No hace tanto tiempo que la palabra enciclopedia remitía a una pila de librotes llenos de tapa a tapa de artículos y definiciones, compendio del saber que daba esplendor a quien lo patrocinara. El paradigma de aquellas obras, como gustan de decir en corporativés, era la famosa Enciclopædia Britannica. En España no quisimos ser menos con nuestra inmensa Enciclopedia Espasa y naturalmente, en la URSS tampoco. La Gran Enciclopedia Soviética (Большая советская энциклопедия, por si algún colega quiere practicar su cirílico), un monstruo de 65 volúmenes dedicado a glosar el saber de la Humanidad tamizado por el cristal del marxismo-leninismo, era la obra de referencia de todo buen ciudadano soviético. Desgraciadamente, 65 tomos eran muchos tomos para mantener actualizados cuando lo que estaba en juego era la corrección política de la historia de una nación que, Stalin mediante, encontraba enemigos por todas partes. Donde estaban los héroes —preguntad por el mariscal Tujachevski, pero también en parques, jardines, bares y casinos, haciendo a los bolcheviques de aquella época gente poco apreciada en las fiestas.
En 1984, el Ministerio de la Verdad se encargaba de revisar, incansable, todo lo escrito y publicado de modo que siempre fuera “correcto”. La Unión Soviética no era tan eficaz, o al menos no disponían de los ordenadores que les hubieran permitido una hazaña pareja; así lo descubrieron los suscriptores de los anuarios de la Gran Enciclopedia en 1953. Dejad que os presente a otro personaje que abandonó la escena política (y el mundo de los vivos) por aquel entonces: Lavrenti Beria, jefe supremo de la policía y responsable directo de una buena parte de las purgas estalinistas, entre otras lindezas.
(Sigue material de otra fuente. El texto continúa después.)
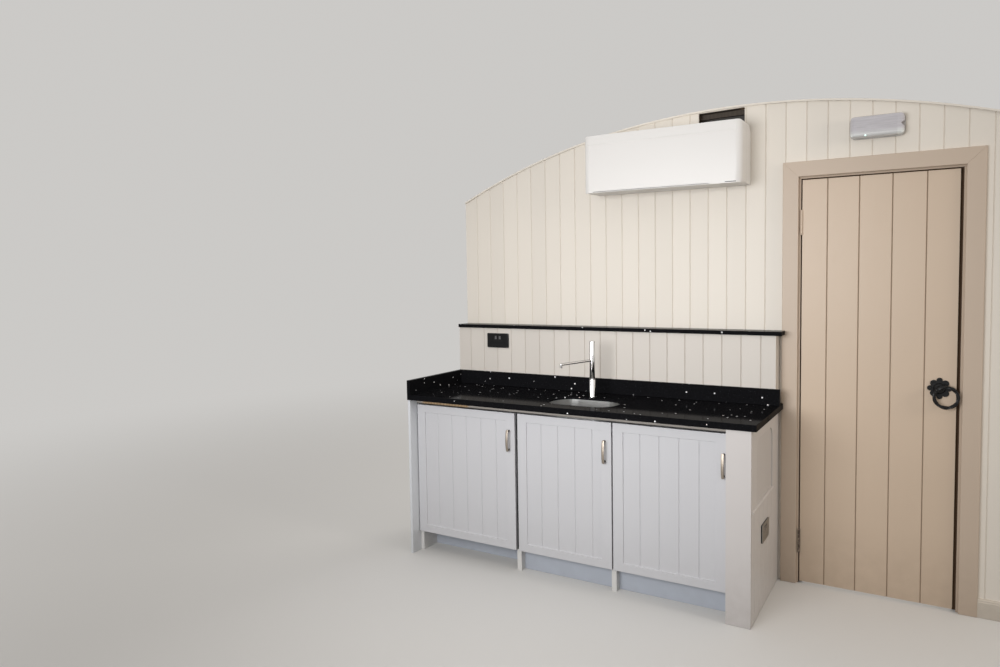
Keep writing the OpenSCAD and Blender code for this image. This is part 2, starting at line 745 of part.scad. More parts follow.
module light_base() color("#C9CBC9") place()
    translate([light_x + light_w / 2, 0, light_z + light_h / 2]) rotate([90, 0, 0])
        linear_extrude(light_base_d) rounded(light_w, light_h, light_r);

// The emergency light's rounded body, shrunk by inset.
module light_block(inset) intersection() {
    translate([light_x + light_w / 2, -light_base_d, light_z + light_h / 2]) rotate([90, 0, 0])
        linear_extrude(light_d - light_base_d - inset)
            rounded(light_w - 6 - 2 * inset, light_h - 6 - 2 * inset, light_r - 3 - inset);
    translate([light_x + light_w / 2, 0, light_z]) linear_extrude(light_h)
        rounded(light_w - 6 - 2 * inset, 2 * (light_d - inset), 20 - inset);
    translate([light_x, 0, light_z + light_h / 2]) rotate([90, 0, 90]) linear_extrude(light_w)
        rounded(2 * (light_d - inset), light_h - 6 - 2 * inset, 16 - inset);
}

// The wedge let into the light's right end for its catch, grown by g.
module catch_notch(g) translate([light_x + light_w, eps, light_z + light_h / 2]) rotate([90, 0, 0])
    linear_extrude(light_d + 2 * eps) polygon([[-notch_l - 2 * g, 0], [0, -notch_h / 2 - g], [eps, 0],
        [0, notch_h / 2 + g]]);

module light_diffuser() color("#DDE0DD") place() difference() {
    light_block(0);
    catch_notch(0);
    difference() {
        translate([0, eps, 0]) light_block(light_t);
        catch_notch(light_t);
    }
}

wall_frame();
wall_boards_left();
wall_boards_over_door();
wall_boards_right();
arch_trim();
skirting();
side_jambs();
head_jamb();
side_architraves();
head_architraves();
shelf_boxing();
boxing_socket();
stone_shelf();
worktop();
back_upstand();
side_upstand();
sink_bowl();
sink_waste();
tap_body();
tap_spout();
cabinet_sides();
cabinet_bottoms();
cabinet_backs();
cabinet_fascia();
plinths();
left_scribe();
end_post();
end_panel();
socket_plate();
left_cupboard_door();
middle_cupboard_door();
right_cupboard_door();
left_cupboard_handle();
middle_cupboard_handle();
right_cupboard_handle();
door_boards();
door_ledges();
frame_hinge_leaves();
door_hinge_leaves();
ring_rose();
ring_handle();
ac_housing();
ac_front_cover();
ac_louvre();
light_base();
light_diffuser();
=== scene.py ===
import json
import math

import bmesh
import bpy
from mathutils import Matrix, Vector


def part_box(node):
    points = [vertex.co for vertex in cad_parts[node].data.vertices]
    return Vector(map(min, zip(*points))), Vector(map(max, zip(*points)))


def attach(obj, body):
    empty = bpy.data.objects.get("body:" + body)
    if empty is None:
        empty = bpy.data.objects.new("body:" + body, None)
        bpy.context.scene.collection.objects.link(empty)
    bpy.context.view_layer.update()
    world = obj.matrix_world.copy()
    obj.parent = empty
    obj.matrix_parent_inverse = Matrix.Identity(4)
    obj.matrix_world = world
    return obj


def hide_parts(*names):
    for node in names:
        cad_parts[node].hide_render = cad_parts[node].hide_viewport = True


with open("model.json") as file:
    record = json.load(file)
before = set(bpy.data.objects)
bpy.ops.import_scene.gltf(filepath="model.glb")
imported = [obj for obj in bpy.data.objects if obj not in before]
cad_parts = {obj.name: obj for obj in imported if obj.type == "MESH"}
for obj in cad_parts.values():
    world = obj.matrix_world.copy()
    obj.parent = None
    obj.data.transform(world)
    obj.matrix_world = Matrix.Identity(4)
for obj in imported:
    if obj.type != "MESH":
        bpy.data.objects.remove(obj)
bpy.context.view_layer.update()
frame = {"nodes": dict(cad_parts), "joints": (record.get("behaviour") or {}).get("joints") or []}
nodes = frame["nodes"]
hinges = {joint["name"]: joint for joint in frame["joints"]}

# The viewpoint: a wide lens at standing height in the room, turned to the left towards the
# kitchenette and tipped slightly down. Its place was solved from the edges of the worktop,
# the door and the boards.
yaw, pitch, roll = 0.54349, 0.058114, -0.015373
view_x, view_y, view_z = 0.89212, -3.89594, 1.55353
out = Vector((-math.sin(yaw) * math.cos(pitch), math.cos(yaw) * math.cos(pitch), -math.sin(pitch)))
level = Vector((math.cos(yaw), math.sin(yaw), 0.0))
upright = level.cross(out)
right = math.cos(roll) * level + math.sin(roll) * upright
up = math.cos(roll) * upright - math.sin(roll) * level
camera = bpy.data.objects.new("camera", bpy.data.cameras.new("camera"))
bpy.context.scene.collection.objects.link(camera)
camera.matrix_world = Matrix((
    (right.x, up.x, -out.x, view_x),
    (right.y, up.y, -out.y, view_y),
    (right.z, up.z, -out.z, view_z),
    (0, 0, 0, 1)))
camera.data.sensor_width = 36.0
camera.data.lens = 26.565
camera.data.shift_x = 0.00293
camera.data.shift_y = -0.01495
camera.data.clip_start = 0.01
bpy.context.scene.camera = camera
bpy.context.scene.view_settings.view_transform = "Standard"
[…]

Estaba este buen hombre dedicado a sus labores, es decir, culminar toda una vida de trepa sobre cabezas ajenas —en su caso, más literalmente que de costumbre— para acabar sucediendo al padrecito Koba (sobrenombre menos conocido de Iósif Visariónovich Dzhugashvili, alias Stalin) cuando una jugada de la partida de ajedrez a varias bandas que era el PCUS se lo comió. Así, sin avisar.
La Gran Enciclopedia contenía, en su flamante segunda edición de 1950, un fantástico panegírico de Beria. Tres páginas nada menos, loando sus gestas de entrega a la nación y a la causa del comunismo. Aquél año de 1953, los esforzados suscriptores recibieron una interesante carta del editor en la que se les indicaba el procedimiento a seguir para arrancar las páginas del artículo sobre Beria y sustituirlo por otras, adjuntas, con interesante material de relleno sobre el Mar de Bering, el filósofo Berkeley y un tal F. W. Bergholz, muy conocido en su casa a la hora del condumio. Las instrucciones llegaron incluso a los suscriptores extranjeros de la Enciclopedia; la biblioteca de la Universidad de California en Berkeley las recibió en abril del año siguiente. Me pregunto qué harían con ellas.